Hines noted that one of the most popular meeting sites for military visitors coming to Bowling Green is a reception held in Lost River Cave. “It’s completely unique; it’s a setting that people talk about and really enjoy.”
Like the packages offered in Northern Kentucky, Hines said that the Bowling Green region offers accessibility to the unique attributes of Fort Knox, located about an hour and a half north of the city, where military reunion-goers can visit the historic Patton Museum of Armor.
“We also are continuing to develop our Aviation Heritage Park,” anchored by a U.S. Air Force Phantom 550 once flown by a resident of Bowling Green.
Paul J. Spiewak, founder of Hollywood, Fla.-based The Reunion Network, noted that the Northern Kentucky convention team has set a standard in many ways for the military reunion “package,” one of the reasons it consistently ranks among the best in the nation for such gatherings.

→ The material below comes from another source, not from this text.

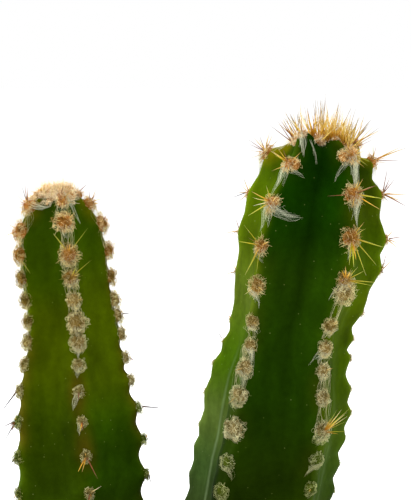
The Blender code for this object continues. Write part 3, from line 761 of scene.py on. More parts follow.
def crownPoint(stem, x, y):  # the skin at a short way right of the growing tip and behind it
    azimuth = math.degrees(math.atan2(x, -y)) - float(stem["twist"](stem["top"]))
    for rib in range(ribCount):
        width = (stem["ribs"][(rib + 1) % ribCount] - stem["ribs"][rib]) % 360
        turned = (azimuth - stem["ribs"][rib]) % 360
        if turned < width:
            return skinPoint(stem, math.hypot(x, y), rib + turned / width)


def crownFrame(x, y):  # directions for a tuft that stands on the crown
    out = unit(np.array([x / 9, y / 9, mm]))
    side = unit(np.cross([0.0, 1.0, 0.2], out))
    return {"out": out, "turned": np.stack([side, np.cross(out, side), out], axis=-1)}


def buildWool(key, stem, material):
    draw = np.random.default_rng(stem["seed"])
    ball = unitBall(2)
    bins = {"Crown": newBin(), "Rib": newBin(), "Back": newBin()}
    for areole in stem["areoles"].values():
        row, rib, shown = areole["row"], areole["rib"], areole["shown"]
        bin = bins["Back" if not shown else "Crown" if row < woolLook["crownRows"] else "Rib"]
        radius = woolRadius(key, areole) * draw.uniform(0.95, 1.05)
        style, detail = woolStyle(key, row), 1.0 if shown else woolLook["backDetail"]
        rust = draw.uniform(0.2, 0.9)
        tone = min(row, woolLook[key]["lastTone"]) if rib == 1 else row
        lit = float(woolLook[key]["litCurves"][rib](row)) if rib in woolLook[key]["litCurves"] else 1.0
        addTuft(bin, draw, ball, areole, areole["foot"], radius, style, tone, detail, rust, lit)
        if (rib, row) in woolLook[key]["twins"]:
            lower, right, twin = woolLook[key]["twins"][rib, row]
            foot = onSkin(stem, row + lower, rib) + areole["side"] * right * mm
            tone = 1 if row == 1 else row + 2
            radius = twin * mm * woolLook["scale"]
            addTuft(bin, draw, ball, areole, foot, radius, "grown", tone, detail, 0.2)
    forward, golden = woolLook["goldenFront"]
    for x, y, lift, radius in woolLook["feltOver"][key]:
        foot = crownPoint(stem, x * mm, y * mm) + np.array([0, 0, lift * mm])
        rust = draw.uniform(0.0, 0.45) + (golden if y < forward else 0.0)
        frontal = crownFrame(x * mm, y * mm)
        addTuft(bins["Crown"], draw, ball, frontal, foot, radius * mm, "felt", 0, 1.0, rust)
    for zone, bin in bins.items():
        pieceFromBin(key + zone + "Wool", bin, material)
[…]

Word of mouth among military convention planners has been at the heart of that growth, Spiewak said. And behind it is a blend of service and attractions that are unique.
And while there is acknowledgement that one day not so far away, the Greatest Generation will no longer be able to travel to such gatherings, Dozier noted that the Northern Kentucky staff already is marketing to the next generation of military reunions that focuses on the military unit or a particular air wing or ship.

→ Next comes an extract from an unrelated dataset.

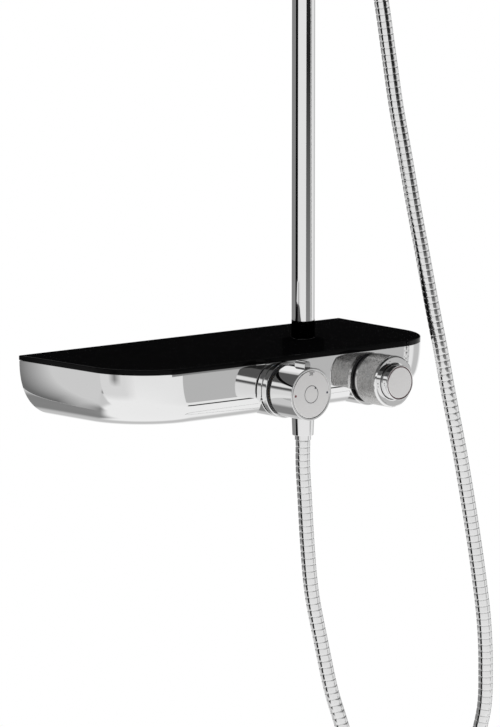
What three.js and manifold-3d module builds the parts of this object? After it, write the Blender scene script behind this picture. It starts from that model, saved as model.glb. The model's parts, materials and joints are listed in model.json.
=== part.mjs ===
// Rainfall shower column: a thermostatic shower mixer under a glass shelf, a riser pipe
// with a sliding hand-shower holder, and a swivelling overhead arm with a rain head.
//
// Millimetres. +X runs along the wall to the right, +Y points into the wall, +Z is up.
// The origin is on the wall plane, midway between the hot and the cold water inlet.

import * as THREE from 'three';
import { mergeVertices } from 'three/addons/utils/BufferGeometryUtils.js';
import Module from 'manifold-3d';

const wasm = await Module();
wasm.setup();

// ---------------------------------------------------------------- driving dimensions

const GAP = 0.3;                   // clearance kept between touching pieces

// sides of round pieces, by their size
const FINE = 30;
const MEDIUM = 22;
const COARSE = 16;
const SMALL = 8;

// glass shelf and the casing below it share one plan outline
const SHELF_WIDTH = 393;
const SHELF_DEPTH = 162;
const SHELF_BACK_Y = -10;
const SHELF_TOP_Z = 30.6;
const SHELF_THICKNESS = 4.4;
const CORNER_RADIUS = 58;
const END_TAPER = 0.044;           // how much narrower the plan is at its front
const FRONT_BOW = 1.8;             // how far the front edge bulges in its middle
const FRONT_Y = SHELF_BACK_Y - SHELF_DEPTH;

const CASING_HEIGHT = 55.2;
const CASING_WALL = 3;
const CASING_BACK_Y = -10.6;
const CASING_SIDE_CURVE = 50;      // how far the ends curve in by the underside
const CASING_FRONT_CURVE = 72;     // how far the front curves in by the underside
const CASING_FRONT_FLAT = 26.5;    // height of the upright front face
const CASING_CURVE_POWER = 2.3;    // 2 is an ellipse, more is squarer

// water inlets, standard 150 mm apart
const INLET_X = 75;
const ESCUTCHEON_RADIUS = 27.5;
const ESCUTCHEON_DEPTH = 9.5;
const UNION_RADIUS = 13;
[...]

“We recently had a reunion here for the U.S.S. Forestal,” the Navy’s first super-carrier, “and when walking out among the people gathered, you might see a 65-year-old talking with somebody in their 20s. So you get the picture that this is the kind of business we do want to get for years to come.”
Dozier said that one of the greatest compliments to the convention team is the return of a particular reunion, “because these are people who can go anywhere they want to in the states, but they choose us. That, obviously, is the kind of business we want to continue to develop.”